The report lists several recommendations for making law enforcement more racially equitable, including legalizing or decriminalizing certain violations disproportionately enforced against people of color, like misdemeanors that don’t involve violence such as property loss, low-level drug possession, subway turnstile jumping and prostitution. Such recommendations would require changing state law.

State Sen. Julia Salazar of Brooklyn, who chairs the Senate Committee on Crime and Correction, also reviewed the report at Gothamist’s request. In a written statement she said it “shows that even after years of reform efforts, the NYPD’s biased practices continue to cause trauma in our communities. The harm that is caused by the stark racially disparate arrest practices of the NYPD leads to short-term and long-term disruptions in the lives of many New Yorkers.”

Like with the recent decriminalization of marijuana, Salazar said the legislature should decriminalize other low-level offenses in order to reduce arrests, lower incarceration, and stop racial disparities in policing.

The Center for Court Innovation, the New York nonprofit that published the study, was founded in part by the New York State Unified Court System. Its researchers identify ways to lower the jail population. They used data from the state Office of Court Administration for the report.

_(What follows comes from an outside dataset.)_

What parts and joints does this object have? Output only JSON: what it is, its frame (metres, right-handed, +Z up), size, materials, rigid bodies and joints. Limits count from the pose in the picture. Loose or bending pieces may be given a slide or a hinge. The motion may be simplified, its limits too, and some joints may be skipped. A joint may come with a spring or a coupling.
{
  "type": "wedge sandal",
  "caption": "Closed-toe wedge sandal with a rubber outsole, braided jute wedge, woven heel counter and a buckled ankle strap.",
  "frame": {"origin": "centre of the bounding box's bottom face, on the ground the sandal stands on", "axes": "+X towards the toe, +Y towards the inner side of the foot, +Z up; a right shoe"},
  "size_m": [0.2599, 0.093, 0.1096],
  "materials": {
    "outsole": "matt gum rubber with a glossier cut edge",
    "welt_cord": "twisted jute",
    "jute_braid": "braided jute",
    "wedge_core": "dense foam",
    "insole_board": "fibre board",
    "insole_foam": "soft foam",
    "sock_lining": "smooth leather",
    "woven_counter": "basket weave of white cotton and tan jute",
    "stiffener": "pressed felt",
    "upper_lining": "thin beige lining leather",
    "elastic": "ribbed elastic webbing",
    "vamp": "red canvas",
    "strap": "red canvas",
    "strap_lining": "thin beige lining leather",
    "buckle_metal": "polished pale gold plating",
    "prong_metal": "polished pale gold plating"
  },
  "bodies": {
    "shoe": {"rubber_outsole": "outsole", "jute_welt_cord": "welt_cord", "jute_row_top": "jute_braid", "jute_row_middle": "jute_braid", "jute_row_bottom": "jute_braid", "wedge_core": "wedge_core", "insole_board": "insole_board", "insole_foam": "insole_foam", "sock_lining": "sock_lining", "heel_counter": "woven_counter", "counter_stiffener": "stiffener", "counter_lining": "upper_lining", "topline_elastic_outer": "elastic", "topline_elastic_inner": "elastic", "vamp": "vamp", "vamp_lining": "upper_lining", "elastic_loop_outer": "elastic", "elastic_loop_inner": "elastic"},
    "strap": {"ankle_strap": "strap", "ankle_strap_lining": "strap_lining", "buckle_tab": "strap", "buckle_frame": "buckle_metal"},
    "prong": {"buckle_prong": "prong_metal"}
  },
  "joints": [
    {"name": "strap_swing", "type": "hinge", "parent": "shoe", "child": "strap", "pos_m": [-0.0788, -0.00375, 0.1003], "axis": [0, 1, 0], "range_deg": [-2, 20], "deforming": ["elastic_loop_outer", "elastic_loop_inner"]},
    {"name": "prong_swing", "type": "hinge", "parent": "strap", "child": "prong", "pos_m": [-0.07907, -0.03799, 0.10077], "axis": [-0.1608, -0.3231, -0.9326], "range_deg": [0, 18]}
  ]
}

Researchers also pointed to a study in Boston that showed misdemeanor prosecutions lead to greater rates of rearrest. They recommended that certain offenses be handled outside of criminal court, and called for community service or other programs for those charged with nonviolent property crimes because such behavior, they said, often stems from poverty. The city already has diversion programs in which defendants are offered mental health or drug treatment, for example, in lieu of going to jail.